Характерным явлением 1860-х годов были кружки студенческой молодежи, которые участники революционного движения называли "настоящей школой общественности"[1566]. Достоевский мог знать о студенческих собраниях из рассказов своих друзей. Заметную роль в студенческой среде играли сестры Сусловы, числившиеся III Отделением среди девиц "известных под именем стриженых" и "принадлежавших к партии нигилистов"[1567]. Страхов мог рассказать Достоевскому об устроенной им на своей квартире "последней пирушке в честь высылаемых студентов"[1568], когда провожали в ссылку участника студенческого движения М. П. Покровского. (Ему Достоевский передаст через Е. А. Штакеншнейдер в 1870-е годы привет, узнав о его возвращении из ссылки и возобновит с ним знакомство[1569].) Студенческие вечера устраивались и у первой слушательницы Петербургского университета Е. И. Корсини, где "собирался более тесный кружок, связанный очень близкими дружескими отношениями и даже сердечными привязанностями"[1570]. Здесь бывали П. И. Боков, М. А. Обручева.

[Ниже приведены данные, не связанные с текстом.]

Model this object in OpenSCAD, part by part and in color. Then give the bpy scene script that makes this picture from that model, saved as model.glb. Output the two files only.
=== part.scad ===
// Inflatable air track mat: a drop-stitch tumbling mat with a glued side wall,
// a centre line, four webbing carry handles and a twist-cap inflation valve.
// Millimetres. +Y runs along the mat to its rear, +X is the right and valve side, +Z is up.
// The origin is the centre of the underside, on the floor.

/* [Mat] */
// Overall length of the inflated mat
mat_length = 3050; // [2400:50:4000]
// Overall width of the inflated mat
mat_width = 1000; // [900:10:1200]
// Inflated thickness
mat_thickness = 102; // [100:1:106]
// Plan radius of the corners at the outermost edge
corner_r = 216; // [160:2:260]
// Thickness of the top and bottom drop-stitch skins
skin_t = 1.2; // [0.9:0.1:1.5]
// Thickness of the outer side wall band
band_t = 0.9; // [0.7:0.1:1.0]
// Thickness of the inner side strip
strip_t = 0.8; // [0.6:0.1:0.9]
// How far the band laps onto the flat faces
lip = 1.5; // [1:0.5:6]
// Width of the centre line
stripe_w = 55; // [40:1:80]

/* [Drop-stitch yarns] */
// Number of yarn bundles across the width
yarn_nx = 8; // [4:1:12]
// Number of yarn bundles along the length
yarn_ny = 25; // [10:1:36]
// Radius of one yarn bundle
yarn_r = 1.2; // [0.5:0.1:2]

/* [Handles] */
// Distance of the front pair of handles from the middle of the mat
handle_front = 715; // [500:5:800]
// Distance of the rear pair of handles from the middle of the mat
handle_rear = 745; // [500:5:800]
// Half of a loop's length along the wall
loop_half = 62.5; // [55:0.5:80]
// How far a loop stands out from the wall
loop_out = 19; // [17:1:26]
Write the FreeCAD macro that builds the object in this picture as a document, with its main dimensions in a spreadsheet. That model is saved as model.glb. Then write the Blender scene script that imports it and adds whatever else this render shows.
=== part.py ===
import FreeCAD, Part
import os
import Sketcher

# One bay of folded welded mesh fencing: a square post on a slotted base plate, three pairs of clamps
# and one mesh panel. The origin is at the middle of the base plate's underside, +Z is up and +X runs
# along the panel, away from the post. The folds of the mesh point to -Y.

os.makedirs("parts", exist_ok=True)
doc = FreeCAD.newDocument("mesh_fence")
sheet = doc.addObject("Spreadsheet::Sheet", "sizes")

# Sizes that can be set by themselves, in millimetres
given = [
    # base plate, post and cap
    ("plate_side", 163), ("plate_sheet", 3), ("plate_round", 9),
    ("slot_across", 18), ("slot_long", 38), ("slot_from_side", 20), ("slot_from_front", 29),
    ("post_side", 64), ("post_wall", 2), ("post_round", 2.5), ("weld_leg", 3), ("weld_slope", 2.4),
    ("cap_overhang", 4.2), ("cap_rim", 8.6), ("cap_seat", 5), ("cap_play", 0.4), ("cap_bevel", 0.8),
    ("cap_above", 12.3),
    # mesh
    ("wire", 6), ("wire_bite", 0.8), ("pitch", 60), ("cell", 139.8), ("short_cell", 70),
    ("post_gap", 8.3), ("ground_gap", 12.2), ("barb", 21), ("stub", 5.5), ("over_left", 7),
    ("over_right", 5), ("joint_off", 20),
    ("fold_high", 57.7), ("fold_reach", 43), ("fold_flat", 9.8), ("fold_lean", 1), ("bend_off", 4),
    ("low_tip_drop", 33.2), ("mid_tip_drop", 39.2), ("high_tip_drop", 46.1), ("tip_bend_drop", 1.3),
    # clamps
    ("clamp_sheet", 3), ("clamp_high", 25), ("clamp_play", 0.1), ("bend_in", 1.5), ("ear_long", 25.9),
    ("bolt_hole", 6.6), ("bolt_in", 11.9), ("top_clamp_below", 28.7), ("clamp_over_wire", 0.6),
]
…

Сохранилось письмо Корсини к Достоевскому, свидетельствующее о внимании и доверии революционного студенчества к бывшему петрашевцу. Корсини рекомендует Достоевскому популярного в кругу Чернышевского молодого врача П. И. Бокова[1571]. Весьма вероятно, что популярный среди молодежи автор "Записок из Мертвого дома", один из немногих петрашевцев, вернувшихся в начале 1860-х годов в Петербург, сам не раз бывал почетным гостем студенческих собраний и ему был хорошо знаком "шум и оживленный говор большого собрания…" "человек в пятнадцать"[1572], где, как когда-то в годы его юности, "чуть не дрались", горячо и страстно споря "о социализме", о "провозвестниках новой истины", о "полезной деятельности", призывая друг друга немедленно "разрешить вопрос"[1573]. Несомненно, об этом общении со студенческой средой в начале 1860-х годов вспоминал Достоевский в 1866 г. в письме к М. Н. Каткову: "…Все эти гимназистики, студентики, которых я так много видал, так чисто, так беззаветно обратились в нигилизм во имя чести, правды и истинной пользы!"[1574].